What about the market for other small grain cover crops? For a while, hull-less barley was being touted for biofuel production, Mister explains. "We thought that we were going to have biofuels here in Baltimore," he says. "But that never materialized."

Maybe not in Baltimore, but at the southern end of the Chesapeake Bay watershed, in Hopewell, Virginia, the first biofuel plant in the Bay watershed broke ground in May 2009. Osage BioEnergy has nearly completed construction of this barley-based biofuel plant, and it will soon be operational. With target ethanol production set at 65 million gallons per year, the company anticipates processing 30 million bushels of barley annually and generating $100 million in agricultural economic opportunity for local farmers and agriculture-related business.
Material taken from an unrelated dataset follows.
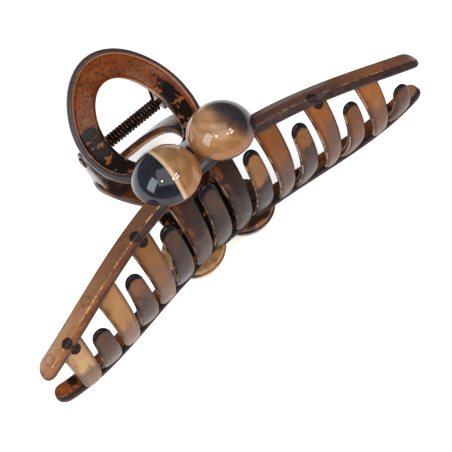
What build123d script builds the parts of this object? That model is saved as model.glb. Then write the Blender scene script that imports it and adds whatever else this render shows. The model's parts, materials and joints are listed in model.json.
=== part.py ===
"""Large claw clip: two sprung, curved jaws with interlocking teeth, hoop handles and bead trims.

Frame, in millimetres: +X runs along the clip, +Y points from the teeth to the handles and +Z is
up. The clip lies on its lower beads and its lower handle, and the origin is under the middle of it.
Both jaws are described by their distance out from the mid-plane between them, called height.
"""
import os
from math import cos, pi, sin

from build123d import *

# ---------------------------------------------------------------- driving dimensions
BAR_HALF = 70.6             # half the overall length
BAR_END = 2.8               # the ends are rounded off over this length
BAR_END_STEPS = ((1.0, 1.0), (0.43, 0.87), (0.13, 0.66), (0.0, 0.42))   # share of BAR_END left, section size
BAR_DEPTH = 7.0             # bar section, front to back
BAR_RISE = 2.3              # height of the bar's front ridge above the tooth line
RIDGE_SET_BACK = 2.4        # how far the front ridge leans back
BAR_BACK_TOP = 2.1
BAR_BACK_LOW = -0.8
BAR_TAPER = 0.02            # how much slimmer the section is near the ends
BAR_CORNER = 0.55

TOOTH_COUNT = 8
TOOTH_PITCH = 16.0
TOOTH_ROOT_WIDTH = 7.6
TOOTH_WIDTH = 5.4
TOOTH_ROOT_THICK = 2.7
TOOTH_SET_BACK = 1.4        # the root starts this far behind the front corner of the bar
TOOTH_TIP_THICK = 1.9
TOOTH_BULGE_MIDDLE = 5.2    # how far a tooth bows forward of a straight line
TOOTH_BULGE_END = 2.6
TOOTH_OVERLAP = 0.03        # share of its length by which a tooth starts inside the bar
TIP_LENGTH = 3.0            # the rounded tip of a tooth
TIP_STEPS = ((1.0, 1.0, 1.0), (0.7, 0.95, 0.97), (0.43, 0.83, 0.9), (0.2, 0.64, 0.78), (0.05, 0.38, 0.6))
                            # share of TIP_LENGTH left, width and thickness
FIRST_UPPER_TOOTH = -60.0

PAD_RADIUS = 9.5            # round seats under the beads
PAD_THICK = 1.7
PAD_TOP = 19.2              # height of the glued face of each seat
BEAD_X = 10.1
BEAD_Y = 7.3
BEAD_BASE = 9.9             # radius of the bead's flat back
BEAD_HEIGHT = 7.9
SEAT_CLEAR = 0.05           # each seat is cut flat, a little wider than its bead

NECK_HALF_WIDTH = 13.2      # web between the bar and the handle
NECK_TOP = ((4.0, PAD_TOP - 1.2), (9.0, PAD_TOP - 1.4), (13.0, 15.9), (16.5, 12.4))
NECK_LOW = ((15.2, 9.6), (11.2, 13.6), (8.4, 15.9), (4.0, 16.4))
NECK_REACH = 4.0            # from the last point of its top face to where it meets the handle
NECK_THICK = 2.9

DIP_HEIGHT = 6.9            # closest approach of the handle's outer surface to the mid-plane
DIP_Y = 28.0
HANDLE_CURVE = 0.0282       # parabola that the handle follows, per millimetre
HOOP_THICK = 3.0
HOOP_EDGE = 0.9             # rounding of its edges
HOOP_HALF_WIDTH = 18.9
HOOP_MID_Y = 37.0
HOOP_FAR = 16.5             # from the widest point to the far end, seen from above
HOOP_NEAR = 21.2            # from the widest point back towards the beads
HOLE_HALF_WIDTH = 10.5
HOLE_MID_Y = 35.6
HOLE_FAR = 12.1
HOLE_NEAR = 15.0

HINGE_Y = 44.0
EAR_THICK = 1.6
EAR_RADIUS = 3.1
INNER_EAR_X = 12.5          # inside faces of the upper jaw's ears
INNER_EAR_ROOT_Y = (35.5, 45.0)    # where they join the hoop
OUTER_EAR_X = 16.3          # the lower jaw's ears stand at the outer edge of its hoop
OUTER_EAR_ROOT_Y = (33.0, 41.5)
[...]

A market for a small grain like barley could make the planting of cover crops a self-sustaining and profitable enterprise for farmers. Until then, cover crops will depend on government incentives.

Since agriculture accounts for the Bay watershed's largest load of nutrients, improving the health of the Chesapeake will depend on planting cover crops over many acres, year after year. This won't be easy, Morris says. "People are doing almost all they can do now."

For now, funding for the Maryland Agricultural Water Quality Cost-Share Program remains strong. This year, the state has made $15 million available to Maryland farmers. And for the 2010-2011 planting season, in the Corsica watershed and statewide, MDA reports record enrollment for the program. But how long can the state afford to pay for cover crops? What if subsidies for cover crops should dwindle?

Commodity crops like barley for biofuels might shift the cost from the state to private markets. Could we then pay for cover crops through our energy bills? Intriguing thought. For now, according to Mister and others, the immediate goal is to keep more nutrients out of the Bay. The rest may be up to the bigger forces of capitalism.